If Kirzner is right, neo-Ricardians can no longer claim that the Austrian view fails because lower interest may lead to a shorter production technique. But neither can Austrians claim that lower interest always leads to more roundabout methods of production. Kirzner's point, if valid, tells against both Sraffa and Mises. "Unreconstructed" Austrians should not rush uncritically to embrace it.

From the onset of his long career, Professor Kirzner has been alert to the normative dimension of economic theory. Even if one agrees with Hume that an "is" does not logically imply an "ought," surely judgments of fact are often very relevant to value judgments. If you know that a glass contains poison, you have a very good reason not to offer it as a drink to a passing stranger.

To Kirzner, the pure time preference theory of interest has just this sort of normative relevance. Opponents of the free market often condemn interest as unjustified by considerations of efficiency. By contrast, neoclassicals defend interest as the reward to a productive service.

Market sympathizers who are inclined to think that the Cambridge critics of capitalism have the better of the neoclassicals may find solace, Kirzner thinks, in the pure time preference theory of interest. Austrians agree that interest does not constitute a productivity return. "On the other hand, PTPT very definitely sees market interest as expressing a market- determined rate of intertemporal exchange" (p. 151).
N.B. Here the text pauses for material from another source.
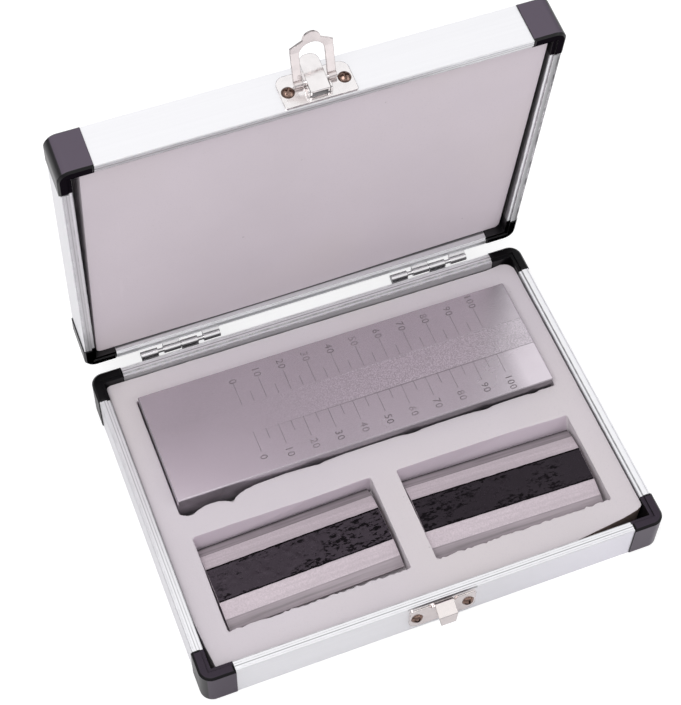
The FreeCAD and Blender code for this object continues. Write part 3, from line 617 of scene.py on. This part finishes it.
def block_finish(colour, centre, groove):
    """Finely ground steel; the groove is a little brighter and more speckled. Highlights and shade are painted on."""
    f = Finish("Ground block steel", colour, 0.3, metallic=0.85, centre=centre)
    strokes = f.strokes(1900.0, 0.45)[0]
    specks, clouds = f.grain(2200.0, 22.0)
    grit = f.math("ADD", strokes, specks)
    x, y, z = f.axes(f.place)
    start, low, high = groove
    before = f.math("LESS_THAN", y, low)
    fade = f.spread(x, start, start + 60 * MM)
    inside = f.times(f.math("GREATER_THAN", y, low), f.math("LESS_THAN", y, high))
    inside = f.times(inside, fade, clamp=True)
    plain = f.blend(f.spread(grit, 0.7, 1.3), f.tone(0.93), f.tone(1.07))
    plain = f.blend(f.times(clouds, 0.5), plain, f.tone(1.1))
    speckled = f.blend(f.spread(specks, 0.42, 0.6), f.tone(0.86), f.tone(1.34))
    body = f.blend(f.times(inside, 0.85), plain, speckled)
    # Painted shade along the front edge of the groove, growing towards the right
    line = f.times(f.spread(f.away(y, low), 0.12 * MM, 0.3 * MM, 0.75, 0.0), fade, clamp=True)
    body = f.blend(line, body, f.tone(0.45))
    smear = f.spread(f.noise(f.place, 60.0, 3.0), 0.4, 0.65)
    smear = f.times(smear, f.spread(x, 50 * MM, 85 * MM), clamp=True)
    body = f.blend(f.times(smear, 0.5), body, f.tone(1.16))
    # Painted reflection on the top near the right end, in front of the groove
    painted_highlight = f.times(before, f.spread(x, 71 * MM, 77 * MM))
    body = f.blend(f.times(painted_highlight, 0.8), body, f.tone(1.4))
    # Painted highlight towards the front left
    pale = f.times(f.spread(x, -88 * MM, -15 * MM, 1.0, 0.0), f.spread(y, -27 * MM, 8 * MM, 1.0, 0.0))
    body = f.blend(pale, body, f.tone(1.42))
    # Painted shade on the front face, darker towards the right
    front = f.times(f.spread(x, -60 * MM, 60 * MM, 0.1, 0.7), f.facing((0, -1, 0)))
    body = f.blend(front, body, f.tone(0.08))
    # Painted shade towards the bottom of the block
    body = f.blend(f.spread(z, -5 * MM, 1.5 * MM, 0.95, 0.0), body, f.tone(0.05))
    # Outer edges lighter: partly real wearing, partly a painted highlight
    rim = f.times(f.edges_wearing_and_shading(500.0), f.math("GREATER_THAN", f.math("ABSOLUTE", y), 20 * MM))
    f.colour(f.blend(f.times(rim, 0.25), body, f.tone(1.4)))
    f.roughness(f.math("SUBTRACT", f.spread(clouds, 0.0, 1.0, 0.21, 0.28), f.times(smear, 0.1)))
    f.bump(grit, 0.15, 0.02 * MM, f.soft_edges(0.2 * MM))
    return f.material


def scraper_finish(name, colour, centre, turn):
    """Coarsely ground slopes with short strokes, and edges with long streaks, darkened by painted shade."""
    f = Finish(name, colour, 0.5, metallic=0.25, turn=(0, 0, turn), centre=centre)
    strokes, wide = f.strokes(700.0, 0.03)
    specks, clouds = f.grain(1500.0, 60.0)
    x, y, z = f.axes(f.place)
    lines = f.spread(strokes, 0.36, 0.64)
    wide = f.spread(wide, 0.35, 0.65)
    slope = f.blend(f.spread(specks, 0.35, 0.65), f.tone(0.85), f.tone(1.09))
    slope = f.blend(f.times(f.times(lines, wide), 0.8), slope, f.tone(0.76))
    # Painted shade on the steep edge bevels, with real streaks
    edge = f.blend(f.times(f.math("ADD", lines, wide), 0.5), f.tone(0.24), f.tone(0.68))
    body = f.blend(f.spread(f.math("ABSOLUTE", y), CREASE - 0.1 * MM, CREASE + 0.1 * MM), slope, edge)
    body = f.blend(f.times(clouds, 0.25), body, f.tone(0.8))
    # Painted shade in the crease between slope and edge bevel
    line = f.spread(f.away(y, CREASE), 0.12 * MM, 0.3 * MM, 0.5, 0.0)
    body = f.blend(line, body, f.tone(0.15))
    # Edges lighter: partly real wearing, partly a painted highlight
    body = f.blend(f.times(f.edges_wearing_and_shading(400.0), 0.4), body, f.tone(1.4))
    # Painted shadow along the rear edge, against the pocket wall
    f.colour(f.blend(f.spread(y, 18.6 * MM, 19.6 * MM, 0.0, 0.9), body, f.tone(0.06)))
    f.roughness(f.spread(strokes, 0.3, 0.7, 0.5, 0.62))
    f.bump(strokes, 0.25, 0.04 * MM, f.soft_edges(0.12 * MM))
    return f.material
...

A defender of capitalism can thus use the pure time preference account to justify interest without assuming that it rewards productivity.

Here, once more, I am puzzled as to how much Kirzner's point shows. Certainly, there is something to it: but why must an opponent of capitalism accept that capitalists should derive financial gain because time preference exists? If he thinks that only productivity justifies income, he will remain unconvinced. If, however, he condemns interest not because it is unproductive, but because he thinks it fulfills no function, then Kirzner's point may indeed induce a change of heart. Like much in this book, this is a modest result, but not for all that, without value.